>>

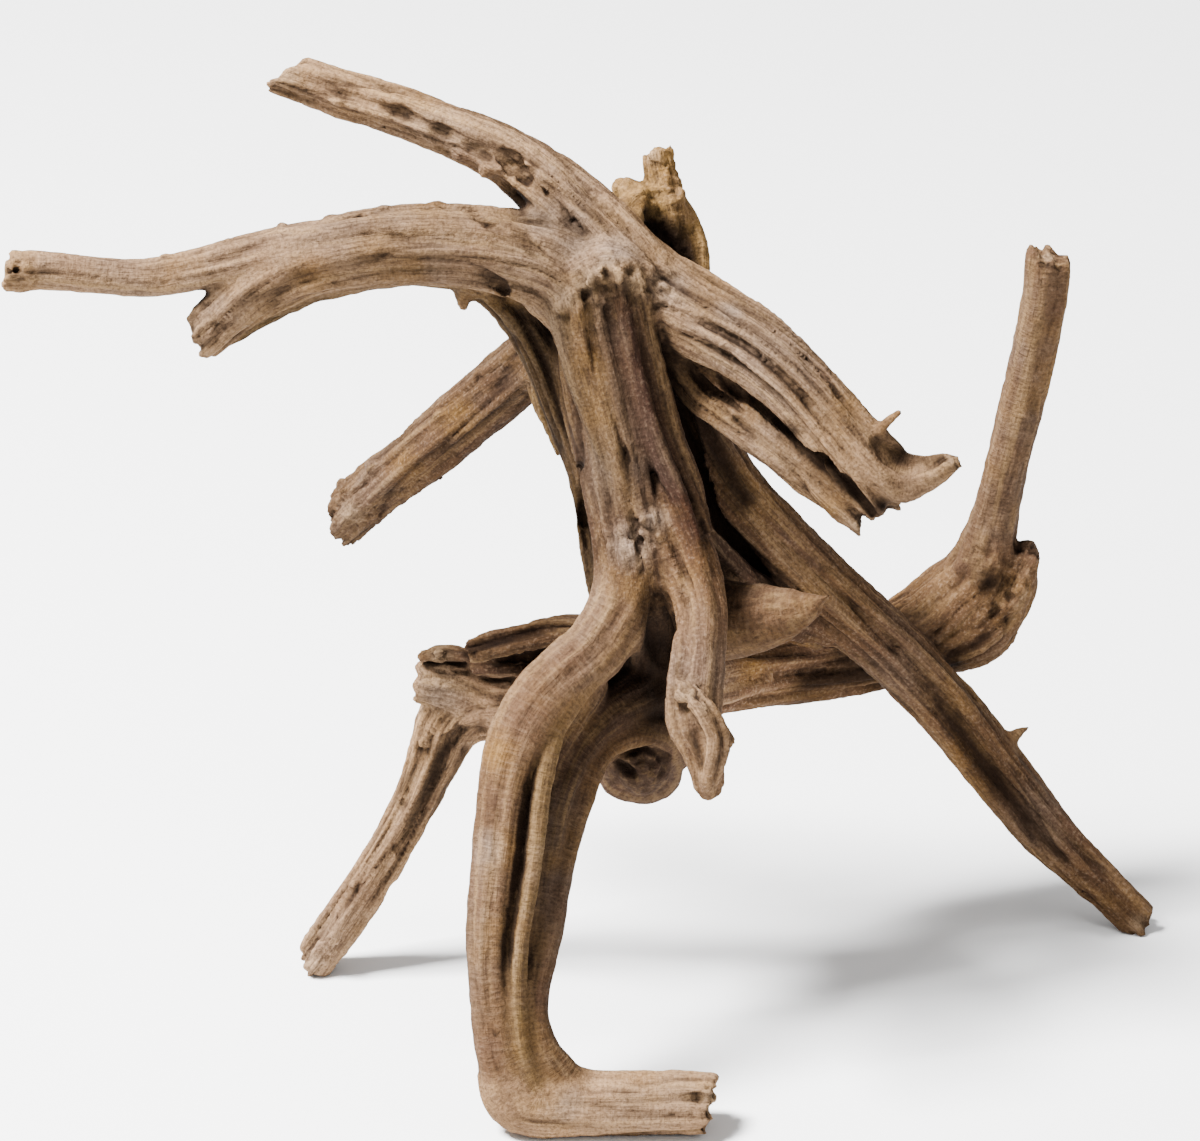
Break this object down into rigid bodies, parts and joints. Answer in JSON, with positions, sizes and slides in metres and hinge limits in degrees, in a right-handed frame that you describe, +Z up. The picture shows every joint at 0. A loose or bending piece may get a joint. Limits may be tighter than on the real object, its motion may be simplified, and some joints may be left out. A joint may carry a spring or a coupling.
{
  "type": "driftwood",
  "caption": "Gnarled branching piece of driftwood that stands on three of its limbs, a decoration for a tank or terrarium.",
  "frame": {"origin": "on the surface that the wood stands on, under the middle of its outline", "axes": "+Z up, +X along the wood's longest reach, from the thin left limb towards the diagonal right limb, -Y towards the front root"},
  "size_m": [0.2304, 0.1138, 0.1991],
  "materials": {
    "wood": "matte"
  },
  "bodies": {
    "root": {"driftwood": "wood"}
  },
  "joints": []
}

<<

Print again each line of the listing above, exactly as it appears.

> **ANSWER**:
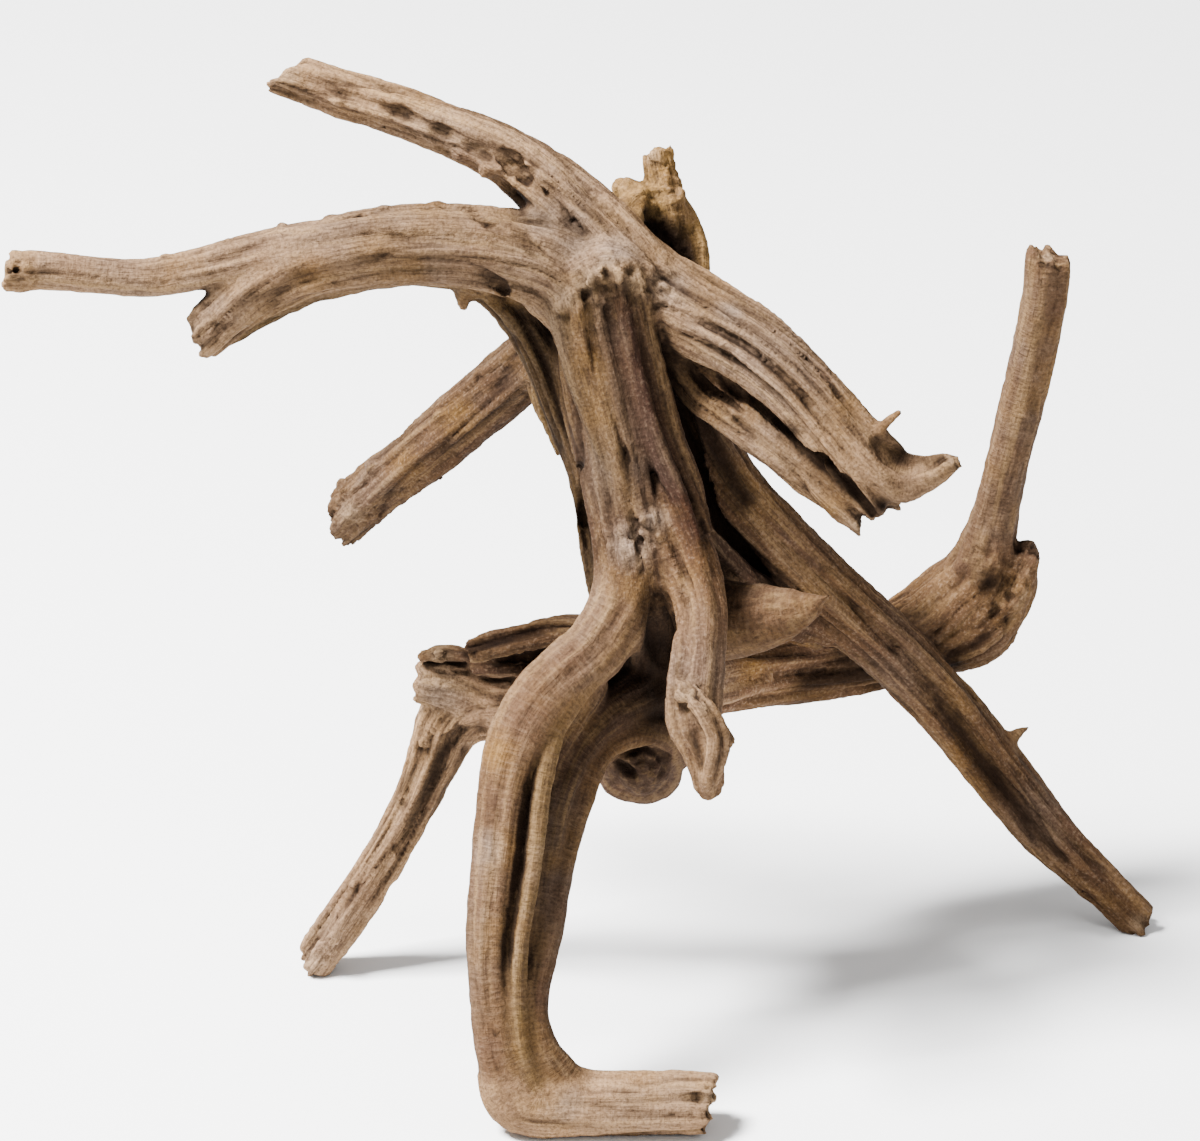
Break this object down into rigid bodies, parts and joints. Answer in JSON, with positions, sizes and slides in metres and hinge limits in degrees, in a right-handed frame that you describe, +Z up. The picture shows every joint at 0. A loose or bending piece may get a joint. Limits may be tighter than on the real object, its motion may be simplified, and some joints may be left out. A joint may carry a spring or a coupling.
{
  "type": "driftwood",
  "caption": "Gnarled branching piece of driftwood that stands on three of its limbs, a decoration for a tank or terrarium.",
  "frame": {"origin": "on the surface that the wood stands on, under the middle of its outline", "axes": "+Z up, +X along the wood's longest reach, from the thin left limb towards the diagonal right limb, -Y towards the front root"},
  "size_m": [0.2304, 0.1138, 0.1991],
  "materials": {
    "wood": "matte"
  },
  "bodies": {
    "root": {"driftwood": "wood"}
  },
  "joints": []
}